# Adding a 3d background to an established tank in 60 minutes



## Sshhyguy (Mar 20, 2003)

I know this question has been asked many times in the past and just recently. Can you add a background to an established tank? And the answer is yes, and it took less then an hour. The key is to make accurate size panels. The Fish dont like it much but its very quick!!

Before










Tank cleaned and black background removed










Clear a spot in your substrate for the first panel to fit on back glass










Put the panel against the back glass and move your substrate over (or a rock) along the bottom to keep the bottom firm against the glass. The top is held in place by bouancy and a goo accurate cut to fit snug.










Repeat process until all panels are in










Top left back corner










Background barely sticks out from the tank rim. Still can use a HOB filter



















Sides


----------



## Ruthiebaby88 (Jul 29, 2010)

Thanks for the demonstration! That looks pretty easy - just to clarify - you didn't glue it in at all but just held it in with sand/rocks and the plastic frame of the tank right? and your heater/filter etc is hanging in front of the background right?

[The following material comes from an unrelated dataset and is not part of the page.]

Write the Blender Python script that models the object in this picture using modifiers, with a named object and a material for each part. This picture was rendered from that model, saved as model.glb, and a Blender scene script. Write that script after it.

I guess for my tank I would need to get 3 panels right? It's 48" long by 20" tall. I am favoring your slimline designs over making my own as I don't think there's much chance I could get mine to look that good - while still making it less than an inch thick.

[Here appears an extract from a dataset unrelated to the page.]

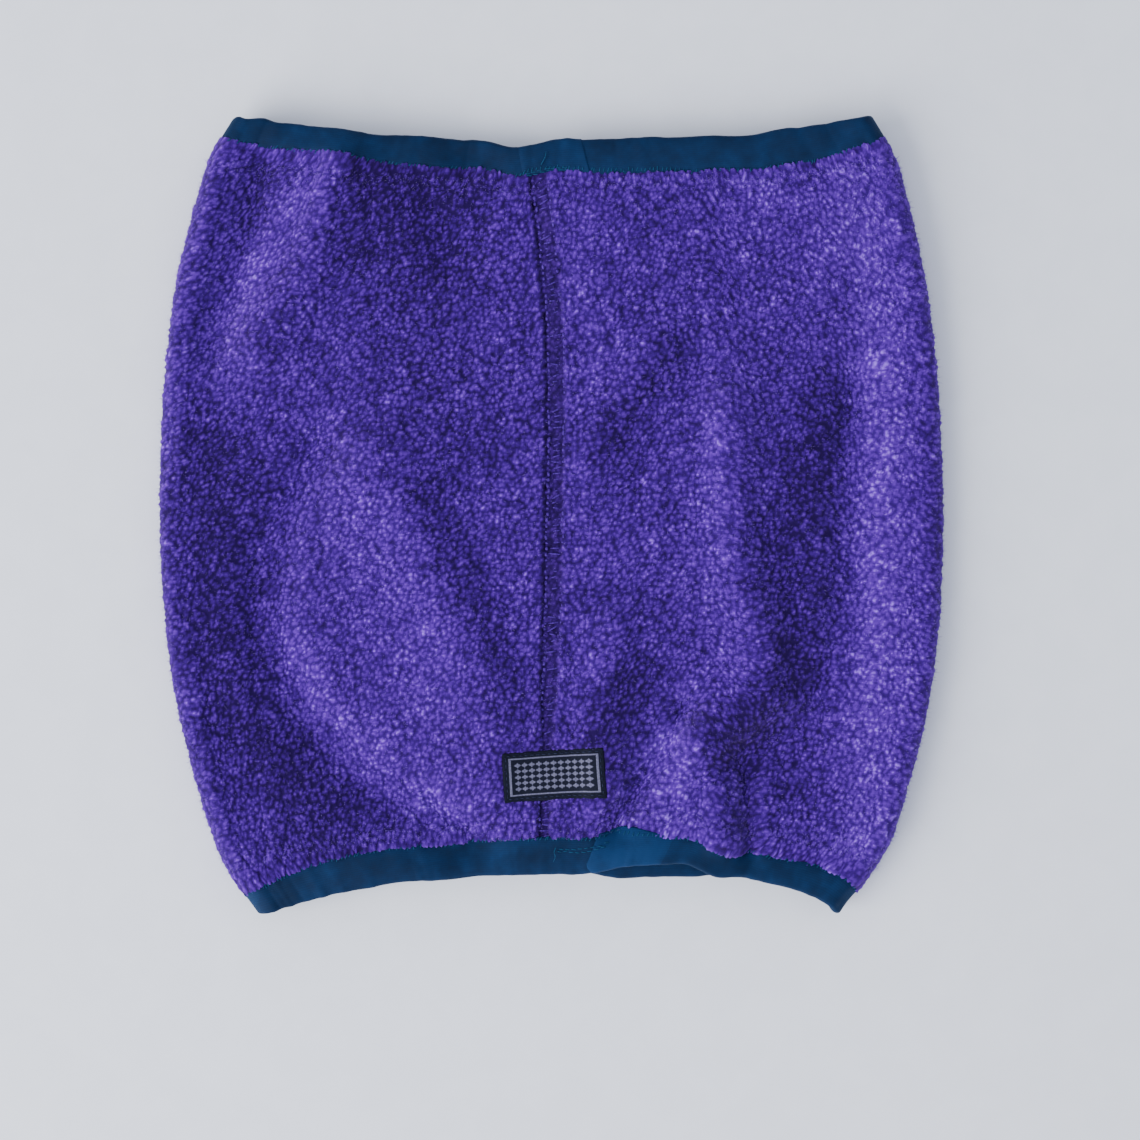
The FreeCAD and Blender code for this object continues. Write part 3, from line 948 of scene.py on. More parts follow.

I'm not sure how the heater and intake would fit in though.


----------



## Sshhyguy (Mar 20, 2003)

You can do it this way with just about any thinner flat backed background (diy or store bought) , even thicker then this. And nothing was used other then what was in the tank, *** done this many times and never had one move on me.


----------



## Andras (Jul 17, 2010)

I'm thinking I might have to make one of these. Although I'm sure it would take me a little more than an hour seeing as I have about 3 inches of substrate and an acrylic tank with small @$$ cut out openings to deal with :? .


----------



## Sshhyguy (Mar 20, 2003)

Yeah i actually used 3 different pieces, i just forgot to take a pic with just the first piece in there by itself.


----------



## PfunMo (Jul 30, 2009)

Sounds like you've done this a few times and know what to expect. Have you had any trouble with grung getting behind the background and forming a mini-sewer type place. That has been one of the things holding me back.


----------



## Sshhyguy (Mar 20, 2003)

No problems yet, the longest *** ever had a background installed like this has been a year or so. The nice thing is that there not permanent (movable from tank to tank and person to person). I guess you could always pull them out every few months or so to check on it?? Really there is only a few mm if any at all between the background and glass


----------



## DJRansome (Oct 29, 2005)

Isn't one of the best things about having an in-tank background the ability to hide the filter intakes behind it? Heaters?

I have one in every tank but there is a space behind for equipment.


----------



## Sshhyguy (Mar 20, 2003)

Personally I agree with ya DJRansome, I like the space behind the backgrounds in most of my tanks also. But you always hear people that don't want to lose the space or dont want to have to tear down there tank for days to install one.


----------



## kriskm (Dec 1, 2009)

I like this background a lot, and it looks great in your tank. May I ask where it came from?


----------